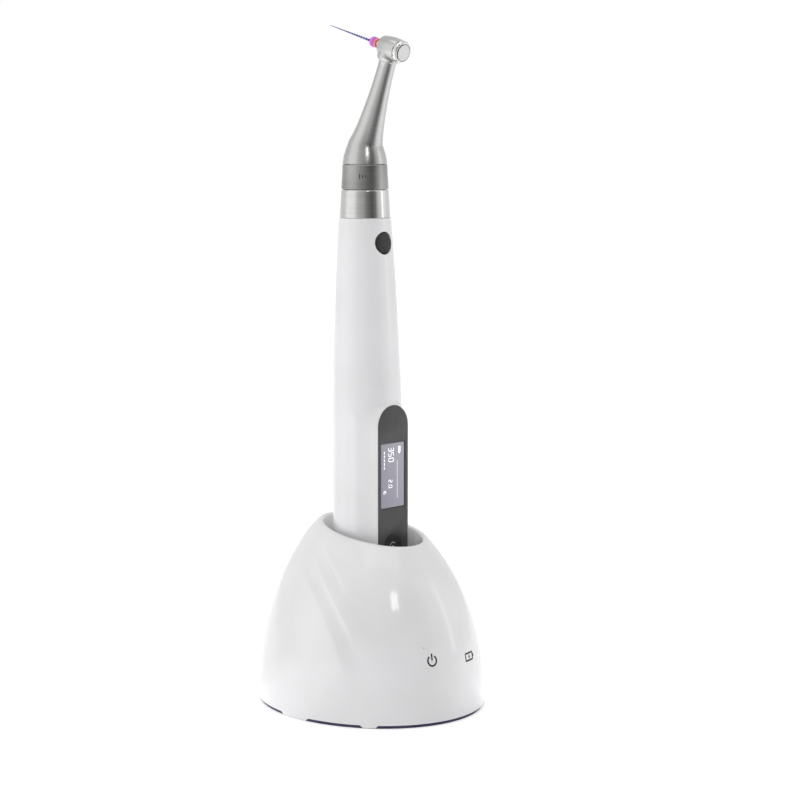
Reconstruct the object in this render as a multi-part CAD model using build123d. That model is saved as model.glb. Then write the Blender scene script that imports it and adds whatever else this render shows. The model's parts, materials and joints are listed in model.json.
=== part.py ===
from build123d import *
import os
from math import cos, radians, sin, sqrt

# A cordless root-canal handpiece, with its contra-angle and file, standing in a domed charging base.
# Millimetres, +Z up. The display faces -Y, the file points to +Y, and X = 0 is the plane of symmetry.
# The origin is the middle of the base's underside.

# Charging base
base_half_width = 36.6
base_half_depth = 41.7
dome_crown = 70.5          # height at which the dome's curve would close
dome_lean = 2.0            # how far the section at dome_lean_height stands back
dome_lean_height = 57.0
dome_bend = 2.2            # exponents of the dome's outline
dome_round = 0.625
shell_wall = 2.2
foot_height = 1.2
foot_inset = 0.9
plate_thickness = 2.0
rim_tilt = 8.64            # degrees, the rim rises to the back
lip_width = 1.4
mouth_play = 2.2           # from the handpiece's side to the mouth of the well
mouth_depth_extra = 5.3    # the mouth is that much longer than it is wide
mouth_y = -1.2
well_top = 50.0            # the mouth's funnel ends here and the liner begins
skirt_bottom = 42.0        # lower edge of the shell's collar round the liner
liner_wall = 1.6
liner_floor = 2.0
liner_side_play = 1.1
liner_back_play = 0.4
liner_front_gap = 4.6      # room in front of the display panel
slip_fit = 0.1
board_thickness = 1.6
board_z = 4.2
base_board_half_width = 15.0
base_board_front = -34.0
base_board_back = 33.0
ballast_bottom = 8.0
ballast_height = 8.0
ballast_side_gap = 9.6     # from the base's outline to the ballast
ballast_end_gap = 13.2
boss_radius = 3.2
boss_side_gap = 14.6       # from the base's outline to the middle of a screw boss
boss_end_gap = 15.7
screw_radius = 1.25
screw_length = 9.0
screw_head_radius = 2.5
screw_head_height = 1.2
pin_pitch = 8.0
pin_radius = 0.75
pin_travel = 0.5
light_pipe_x = (-10.4, 9.4)
light_pipe_side = 2.4
light_pipe_z = 25.0
light_pipe_skin = 0.8      # wall left in front of each light pipe
inlet_z = 9.8
inlet_bore_radius = 2.8
inlet_pin_radius = 1.0
inlet_barrel_radius = 3.5

# Handpiece
tail_z = 12.0              # underside of the handpiece in its base
tail_radius = 12.2
tail_y = 1.0
tail_cap_height = 8.0
tail_round = 3.0
grip_top = 54.0
shell_top = 166.2
nose_radius = 8.75
nose_y = 2.35
case_wall = 1.5
panel_y = -10.93           # plane of the display panel
panel_half_width = 7.2
panel_top = 103.5
panel_bottom = 34.0
panel_rim = 0.25
console_slope = 29.0       # degrees, flare of the console's side walls
lens_thickness = 1.25
ledge_width = 0.8
screen_z = 79.5
lcd_half_height = 12.5
key_heights = (55.0, 43.0)
key_radius = 4.0
key_travel = 0.4
key_stand = 0.22           # how far a key stands out of the panel
button_drop = 8.3          # from the top of the shell to the middle of the power button
button_radius = 3.7
button_play = 0.15
battery_radius = 9.0
battery_length = 50.0
battery_z = 38.0
motor_radius = 6.5
motor_drop = 44.2          # from the top of the shell to the motor's underside
motor_length = 26.0
motor_shaft_radius = 1.0
rotor_radius = 4.8
running_fit = 0.05
collar_height = 9.5
collar_foot_radius = 8.45
collar_head_radius = 8.0
nose_tube_radius = 5.5
nose_tube_length = 5.3     # above the collar
nose_bore_radius = 3.2
lead_socket_z = 29.0
lead_socket_radius = 2.4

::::

◆ Problem statement
The answer is the number of lines in the preceding material that hold "part"; write that number and nothing else.

◆ Correct answer
2